Il Sudafrica lotta contro apartheidL’African National Congress (ANC), partito di maggioranza del Sudafrica dalla fine dell’apartheid, ha approvato un emendamento costituzionale che consentirà al governo di Johannesburg/Pretoria/Città del Capo di espropriare le terre sotto il controllo dei contadini bianchi da quasi cinque secoli.  La nuova legge rientra nel programma di governo di Cyril Ramaphosa, nominato per la prima volta presidente del Sudafrica poco più di due settimane fa, prendendo il posto di un a dir poco discutibile Zuma, e prevede l’espropriazione delle terre rurali, concentrate nelle mani dei coltivatori dalla pelle bianca, senza che questi possano godere di alcuna compensazione economica.

 La proposta è stata avanzata dai parlamentari della sinistra radicale del EFF (Economic Freedom Fighters), appoggiati in sede di suffragio dal partito di maggioranza dell’ANC, facendo approvare lamozione di modifica della sezione 25 della Costituzione con 241 voti a favore contro gli 83 contrari. Il leader del partito di sinistra Julius Malema ha sottolineato come tale provvedimento sia soltanto un passo avanti verso la restituzione della dignità ad un popolo martoriato per anni “da criminali che non riceveranno compenso per ciò”.  Il programma dell’African National Congress prevede dalla sua elezione quale partito di maggioranza nel 1994 un programma che fosse atto a ridurre le disparità sociali derivanti dal colore della pelle, specie dopo la fine dell’apartheid e della dominazione anglo-olandese, che dal Seicento aveva operato violenze e soprusi nei confronti delle popolazioni autoctone. Nessuno però, fino ad oggi, aveva osato prendere la piena iniziativa al riguardo, visti anche i primi entusiastici periodi post-dominazione, e il larghissimo consenso di cui l’ANC godeva. Nel recente passato, tuttavia, anche a causa degli innumerevoli scandali che hanno coinvolto l’ex presidente Zuma, il partito ha perso una grossa fetta dei suoi consensi, dunque non poteva più aspettare nell’intraprendere questo percorso, dai risvolti ancora molto incerti.

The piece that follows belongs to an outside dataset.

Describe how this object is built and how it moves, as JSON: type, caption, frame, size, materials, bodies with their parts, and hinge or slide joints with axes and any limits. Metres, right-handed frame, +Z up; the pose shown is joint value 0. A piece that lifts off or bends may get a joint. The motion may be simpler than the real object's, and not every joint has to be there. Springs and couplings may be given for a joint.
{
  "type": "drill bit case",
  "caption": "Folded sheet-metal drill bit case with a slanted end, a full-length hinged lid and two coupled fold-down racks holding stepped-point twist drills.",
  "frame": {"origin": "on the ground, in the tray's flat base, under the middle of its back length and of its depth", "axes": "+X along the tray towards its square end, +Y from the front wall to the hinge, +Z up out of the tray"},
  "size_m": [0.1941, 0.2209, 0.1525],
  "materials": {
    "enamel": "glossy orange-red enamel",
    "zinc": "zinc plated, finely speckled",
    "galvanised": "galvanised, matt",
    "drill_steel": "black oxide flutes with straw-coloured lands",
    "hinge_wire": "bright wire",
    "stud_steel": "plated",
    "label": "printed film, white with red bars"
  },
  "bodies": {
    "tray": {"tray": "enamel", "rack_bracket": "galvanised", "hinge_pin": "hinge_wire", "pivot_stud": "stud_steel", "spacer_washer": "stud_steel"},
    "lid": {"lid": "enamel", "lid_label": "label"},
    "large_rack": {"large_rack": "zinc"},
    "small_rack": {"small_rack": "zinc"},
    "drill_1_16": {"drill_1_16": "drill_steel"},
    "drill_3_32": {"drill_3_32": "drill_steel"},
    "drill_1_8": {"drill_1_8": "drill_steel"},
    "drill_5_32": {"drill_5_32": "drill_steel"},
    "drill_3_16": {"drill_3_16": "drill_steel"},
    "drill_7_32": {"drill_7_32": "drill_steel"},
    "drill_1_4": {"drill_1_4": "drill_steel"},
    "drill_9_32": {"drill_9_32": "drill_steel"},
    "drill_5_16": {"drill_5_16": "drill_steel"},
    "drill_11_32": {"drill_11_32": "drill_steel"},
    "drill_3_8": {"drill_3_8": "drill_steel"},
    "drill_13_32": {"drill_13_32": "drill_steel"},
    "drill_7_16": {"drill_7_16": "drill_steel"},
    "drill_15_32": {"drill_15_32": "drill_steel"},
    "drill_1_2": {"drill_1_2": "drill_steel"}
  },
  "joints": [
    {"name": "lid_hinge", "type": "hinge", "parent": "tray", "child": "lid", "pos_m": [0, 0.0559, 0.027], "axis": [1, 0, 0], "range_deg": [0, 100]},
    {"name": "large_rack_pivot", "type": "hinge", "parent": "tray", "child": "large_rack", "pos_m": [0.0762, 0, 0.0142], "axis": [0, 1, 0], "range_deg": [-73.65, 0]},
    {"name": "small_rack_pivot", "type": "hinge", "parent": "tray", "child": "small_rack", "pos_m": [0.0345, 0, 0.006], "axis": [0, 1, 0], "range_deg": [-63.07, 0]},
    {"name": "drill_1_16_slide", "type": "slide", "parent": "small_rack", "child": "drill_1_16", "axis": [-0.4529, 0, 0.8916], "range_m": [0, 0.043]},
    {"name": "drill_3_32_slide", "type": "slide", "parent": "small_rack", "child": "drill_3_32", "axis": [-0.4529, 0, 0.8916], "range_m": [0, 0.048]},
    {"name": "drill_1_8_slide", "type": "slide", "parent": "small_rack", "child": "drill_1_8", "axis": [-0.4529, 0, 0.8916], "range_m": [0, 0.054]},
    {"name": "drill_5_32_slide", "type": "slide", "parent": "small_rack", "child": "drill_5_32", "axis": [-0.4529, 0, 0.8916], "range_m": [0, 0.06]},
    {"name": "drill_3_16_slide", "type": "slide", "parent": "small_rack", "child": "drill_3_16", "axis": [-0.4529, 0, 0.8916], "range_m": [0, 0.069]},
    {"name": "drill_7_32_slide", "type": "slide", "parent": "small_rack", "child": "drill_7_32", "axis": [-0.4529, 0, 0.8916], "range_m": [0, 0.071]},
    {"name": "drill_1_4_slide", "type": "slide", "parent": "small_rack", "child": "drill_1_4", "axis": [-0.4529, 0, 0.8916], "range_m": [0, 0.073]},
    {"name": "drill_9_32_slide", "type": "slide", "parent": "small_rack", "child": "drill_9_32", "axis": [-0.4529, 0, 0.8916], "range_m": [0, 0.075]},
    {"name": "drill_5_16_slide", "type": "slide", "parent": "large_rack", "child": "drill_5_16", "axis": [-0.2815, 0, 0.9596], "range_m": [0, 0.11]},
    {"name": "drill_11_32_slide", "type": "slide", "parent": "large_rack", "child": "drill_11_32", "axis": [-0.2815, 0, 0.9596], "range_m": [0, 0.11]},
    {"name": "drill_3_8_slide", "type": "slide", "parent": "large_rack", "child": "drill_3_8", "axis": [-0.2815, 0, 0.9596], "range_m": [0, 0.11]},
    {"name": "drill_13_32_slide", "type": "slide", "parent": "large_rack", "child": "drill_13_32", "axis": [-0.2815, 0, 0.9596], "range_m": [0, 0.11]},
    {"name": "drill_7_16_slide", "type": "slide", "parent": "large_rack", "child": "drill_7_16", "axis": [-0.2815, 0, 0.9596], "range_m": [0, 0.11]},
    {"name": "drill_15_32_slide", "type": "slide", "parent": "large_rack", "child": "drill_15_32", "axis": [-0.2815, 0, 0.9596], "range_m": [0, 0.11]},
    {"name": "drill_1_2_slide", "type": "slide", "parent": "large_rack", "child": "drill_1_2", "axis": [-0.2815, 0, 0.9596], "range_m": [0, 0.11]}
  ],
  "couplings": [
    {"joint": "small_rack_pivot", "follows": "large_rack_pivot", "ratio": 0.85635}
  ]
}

Ad oggi la popolazione di colore del Sudafrica costituisce circa il 79%, e controllano soltanto l’1,2% delle terre coltivabili, mentre la popolazione bianca, di origine inglese o boera, che rappresenta il 9% della popolazione, detiene il controllo su oltre i due terzi delle terre coltivabili tra zone rurali e zone urbane. Dunque esiste un problema di disparità razziale, con evidenti radici storiche plurisecolari, ma non si sa se sia esattamente il modo migliore di operare. 

Tra la fine degli anni ’90 e i primi anni 2000 un’operazione simile è stata condotta in Zimbabwe dal presidente Mugabe, il quale ha concesso quindi molte delle terre espropriate ai cittadini di carnagione nera del proprio Paese. Ne è risultata una forte flessione nella produzione agricola, poiché tali frange di popolazione erano sprovviste dell’expertise e degli strumenti di produzione adeguati per l’attività agricola. Solo nel 2010 è stata portata alla luce l’eventualità che Mugabe, in realtà, offrì tali terre ai propri alleati e non ai comuni cittadini. 

Un altro timore è rappresentato quindi dalla possibilità che la corruzione diffusa tra i membri del parlamento locale possa dunque rendere la strategia attuata solo una forma di compensazione clientelare per alcuni vicinissimi ai vertici della politica, con la possibilità di far esplodere una bomba sociale in un paese di 50 milioni di persone con condizioni di disagio e povertà ancora molto diffuse.